The American College of Correctional Physicians (ACCP) will present UMass Medical School’s Warren J. Ferguson with the 2017 Armond Start Award for Excellence in Correctional Medicine at its annual meeting in Chicago Nov. 5.
The annual award was created in 1997 to honor of one of its founding members, Armond H. Start, MD. It is given to an individual who like Dr. Start represents the highest of ideals in correctional medicine. These ideals include consistently advocating for standards even when unpopular and unceasing advocacy for better patient care and professional correctional medical environments.
Dr. Ferguson’s research, speaking and writing has made him a national leader on health care behind bars. He has spent much of his career advocating for improved health care for inmates, increasing access to innovative treatments and strengthening the role of academic medicine in correctional health care.
Ferguson’s latest efforts have focused on understanding barriers to successfully screening and treating inmates for substance use disorder and Hepatitis C. This research is funded by grants from the Agency for Health Care Research and Quality and the National Institute of Drug Abuse.
Director of academic programs for UMass Medical School’s Health and Criminal Justice Program, Ferguson is also chair and co-founder of the Academic Consortium on Criminal Justice Health. The consortium hosts an annual conference, the Academic and Health Policy Conference on Correctional Health, which brings together experts in prison health from more than 100 academic institutions and correctional facilities across the world.
Ferguson is also professor and vice chair of UMass Medical School’s Department of Family Medicine & Community Health.
In honor of his efforts to train professionals dedicated to improving healthcare outcomes for the incarcerated, UMass Medical School in 2017 created the Warren J. Ferguson Scholarship to help students and junior investigators pursue careers in the field.
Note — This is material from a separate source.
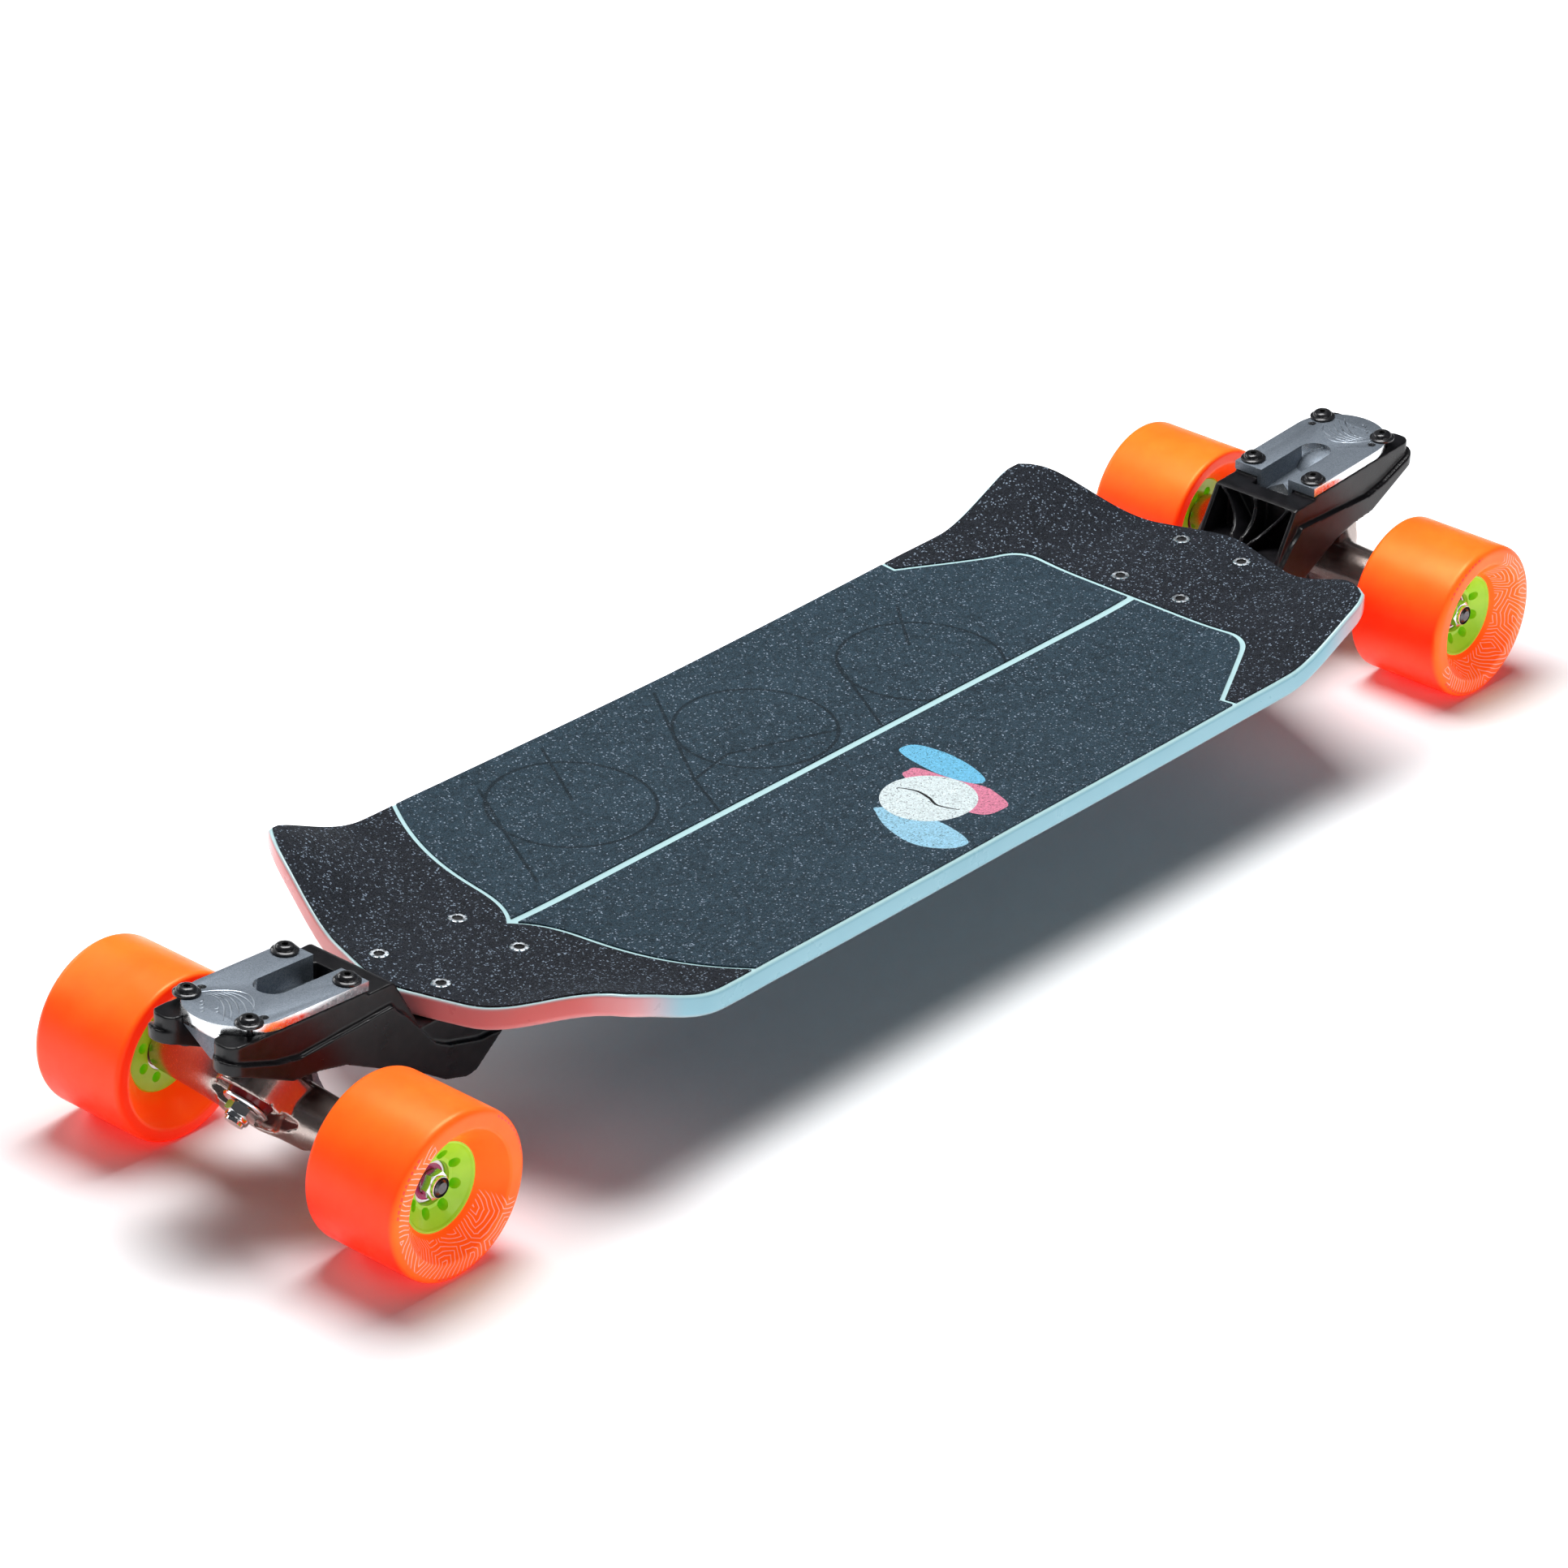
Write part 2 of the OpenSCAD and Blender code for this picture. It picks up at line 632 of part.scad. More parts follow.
// A wheel is drawn along +Z outwards from the centre plane, then laid on its side of the board
module tyre() {
    color([0.95, 0.35, 0.1]) rotate_extrude($fn = 96) polygon(concat(
        [[core_r, core_y[0] - 1], [35.4, wheel_in + 0.6], [36.8, wheel_in]],
        [for (a = [0 : 15 : 90]) [wheel_r - 5 + 5 * sin(a), wheel_in + 5 - 5 * cos(a)]],
        [for (a = [90 : -15 : 0]) [wheel_r - 5 + 5 * sin(a), wheel_out - 5 + 5 * cos(a)]],
        [[lip_r, wheel_out], [lip_r - 1.2, wheel_out - 0.6], [core_r, core_y[1]]]));
}
module core() {
    color([0.75, 0.9, 0.15]) difference() {
        rotate_extrude() polygon([
            [race_r[2], core_y[0]], [core_r - 1, core_y[0]], [core_r, core_y[0] + 1],
            [core_r, core_y[1]], [core_r - 1.2, core_y[1]], [core_r - 2.2, core_y[1] - 1],
            [13.2, core_y[1] - dish], [race_r[2] + 0.2, core_y[1] - dish],
            [race_r[2] + 0.2, bearing_y[1] + bearing_w], [race_r[2], bearing_y[1] + bearing_w],
            [race_r[2], bearing_y[1]], [9.6, bearing_y[1]],
            [9.6, bearing_y[0] + bearing_w], [race_r[2], bearing_y[0] + bearing_w]]);
        for (k = [0 : 7]) rotate([0, 0, 45 * k + 22.5]) translate([hole_circle, 0, core_y[0] - 1])
            cylinder(h = core_y[1] - core_y[0] + 2, r = hole_r, $fn = 32);
    }
}
module outer_races() {
    color([0.8, 0.81, 0.82]) for (y = bearing_y) translate([0, 0, y])
        tube(bearing_w, race_r[2], race_r[1]);
}
module shields() {
    color([0.75, 0.15, 0.4]) for (y = bearing_y, side = [0.3, bearing_w - 0.3 - shield_w])
        translate([0, 0, y + side]) tube(shield_w, race_r[1], race_r[0] + 0.3);
}
module balls() {
    color([0.85, 0.86, 0.87]) for (y = bearing_y, k = [0 : ball_count - 1])
        rotate([0, 0, 360 * k / ball_count]) translate([ball_circle, 0, y + bearing_w / 2])
            sphere(ball_r, $fn = 24);
}
module wheel_part(part) {
    if (part == "tyre") tyre();
    if (part == "core") core();
    if (part == "outer_races") outer_races();
    if (part == "shields") shields();
    if (part == "balls") balls();
}
module truck_part(part) {
    if (part == "bracket") bracket();
    if (part == "baseplate") baseplate();
    if (part == "kingpin") kingpin();
    if (part == "kingpin_nut") kingpin_nut();
    if (part == "cup_washers") cup_washers();
    if (part == "inner_bushing") inner_bushing();
    if (part == "outer_bushing") outer_bushing();
    if (part == "pivot_cup") pivot_cup();
    if (part == "hanger") hanger();
    if (part == "axle") axle();
    if (part == "axle_nuts") axle_nuts();
    if (part == "speed_rings") speed_rings();
    if (part == "inner_races") inner_races();
    if (part == "bearing_spacers") bearing_spacers();
}

// ---------- what is drawn ----------

deck();
end_grip("front");  // grip_front
end_grip("rear");  // grip_rear
centre_grip();  // grip_left
mirror([0, 1, 0]) centre_grip();  // grip_right
deck_screws();
deck_nuts();
truck_bolts();
truck_nuts();
for (e = ENDS, p = TRUCK_PARTS)
    at_end(e) truck_part(p);
for (e = ENDS, side = ["left", "right"], p = WHEEL_PARTS)
    at_end(e) translate([axle_x, 0, axle_z]) rotate([side == "left" ? -90 : 90, 0, 0])
            wheel_part(p);
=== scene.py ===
import math

import bmesh
import bpy
from mathutils import Matrix, Vector, geometry


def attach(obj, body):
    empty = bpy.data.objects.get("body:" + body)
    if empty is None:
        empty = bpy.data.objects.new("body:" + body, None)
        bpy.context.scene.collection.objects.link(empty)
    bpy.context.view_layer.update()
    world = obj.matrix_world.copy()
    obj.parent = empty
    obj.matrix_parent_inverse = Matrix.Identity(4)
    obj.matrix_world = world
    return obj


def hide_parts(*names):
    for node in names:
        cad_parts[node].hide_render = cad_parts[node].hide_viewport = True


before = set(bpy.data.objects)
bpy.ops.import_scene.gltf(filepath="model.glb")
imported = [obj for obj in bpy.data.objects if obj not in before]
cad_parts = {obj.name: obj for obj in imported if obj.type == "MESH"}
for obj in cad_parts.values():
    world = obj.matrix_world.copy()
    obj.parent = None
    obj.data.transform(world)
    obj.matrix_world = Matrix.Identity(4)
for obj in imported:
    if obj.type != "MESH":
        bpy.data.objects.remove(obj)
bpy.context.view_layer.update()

MM = 0.001
ENDS = ("front", "rear")
SIDES = ("left", "right")

# Driving dimensions of the board, in millimetres, as in the CAD model
DECK_HALF_LENGTH = 333.5
DECK_HALF_WIDTH = 120.8
DECK_THICKNESS = 12.5
DECK_HEIGHT = 74.2
GRIP_THICKNESS = 0.9
END_TILT = math.radians(2.93)
TILT_START, TILT_END = 205, 245
CONCAVE_DEPTH = 3
WING_RISE, WING_START, WING_RUN = 22, (223, 43), (82, 77)
DECK_BOLT_X = 285.5
DECK_PATTERN = (53.975, 41.275)
PLATE_X, PLATE_Z, PLATE_TILT = 406.43, 108.8, math.radians(3.77)
TRUCK_PATTERN = (63.5, 41.275)
RING_X, RING_Z, KINGPIN_SLOPE = 408.73, 62.31, math.radians(37.5)
AXLE_X = 402.85
WHEEL_R, WHEEL_IN, WHEEL_OUT = 43.5, 61.9, 120.6
CORE_R, CORE_IN, CORE_OUT = 23, 76, 108


# ---------- camera, floor and light ----------

# Half side of the floor, and half sizes of the part round the board that is left without the floor's painted glow, in
# metres
FLOOR_REACH = 25.0
GLOWLESS_HALF_LENGTH, GLOWLESS_HALF_WIDTH = 0.455, 0.128


def new_object(name, data):
    made = bpy.data.objects.new(name, data)
    bpy.context.scene.collection.objects.link(made)
    return made


def make_camera():
    """Camera that looks down by elevation, turned from +Y towards +X by azimuth."""
    position = (-2.0737, -1.7518, 1.5106)
    azimuth, elevation, roll = (math.radians(a) for a in (49.235, 28.184, 1.103))
    data = bpy.data.cameras.new("camera")
    data.lens = 137.6
    data.clip_end = 20
    camera = new_object("camera", data)
    camera.matrix_world = (Matrix.Translation(position) @ Matrix.Rotation(-azimuth, 4, "Z")
                           @ Matrix.Rotation(math.pi / 2 - elevation, 4, "X") @ Matrix.Rotation(roll, 4, "Z"))
    bpy.context.scene.camera = camera


def area_light(name, position, target, size, energy):
    data = bpy.data.lights.new(name, "AREA")
    data.shape = "RECTANGLE"
    data.size, data.size_y = size
    data.energy = energy
    direction = Vector(target) - Vector(position)
    turn = direction.to_track_quat("-Z", "Y").to_matrix().to_4x4()
    new_object(name, data).matrix_world = Matrix.Translation(position) @ turn


def make_studio():
    world = bpy.data.worlds.new("studio")
    bpy.context.scene.world = world
    world.use_nodes = True
    background = world.node_tree.nodes["Background"]
    background.inputs["Color"].default_value = (0.84, 0.92, 1.0, 1)
    background.inputs["Strength"].default_value = 0.06
    bpy.context.scene.view_settings.view_transform = "Standard"
    mesh = bpy.data.meshes.new("floor")
    r = FLOOR_REACH
    mesh.from_pydata([(-r, -r, 0), (r, -r, 0), (r, r, 0), (-r, r, 0)], [], [(0, 1, 2, 3)])
    mesh.materials.append(paper_material())
    new_object("floor", mesh)
    area_light("top_softbox", (0.17, 0.28, 1.6), (0.03, 0, 0), (1.15, 0.75), 32)
    area_light("back_strip", (-0.3, 1.7, 0.9), (0, 0, 0.05), (1.6, 0.4), 8)
    area_light("side_fill", (-0.5, -2.4, 0.6), (0, 0, 0.05), (1.8, 0.5), 7)
    area_light("front_fill", (-2.2, -1.0, 0.7), (0, 0, 0.05), (0.9, 0.7), 1.6)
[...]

This most recent honor is one of many Ferguson has received. He was named the 2016 Community Clinician of the Year by the Worcester District Medical Society and was honored as the Massachusetts Family Physician of the Year, in 1998. In 2014, the National AHEC Organization presented Ferguson with the Andy Nichols Award for Social Justice. He received the inaugural Chancellor’s Award for Advancing Institutional Excellence in Diversity from UMass Medical School in 2010.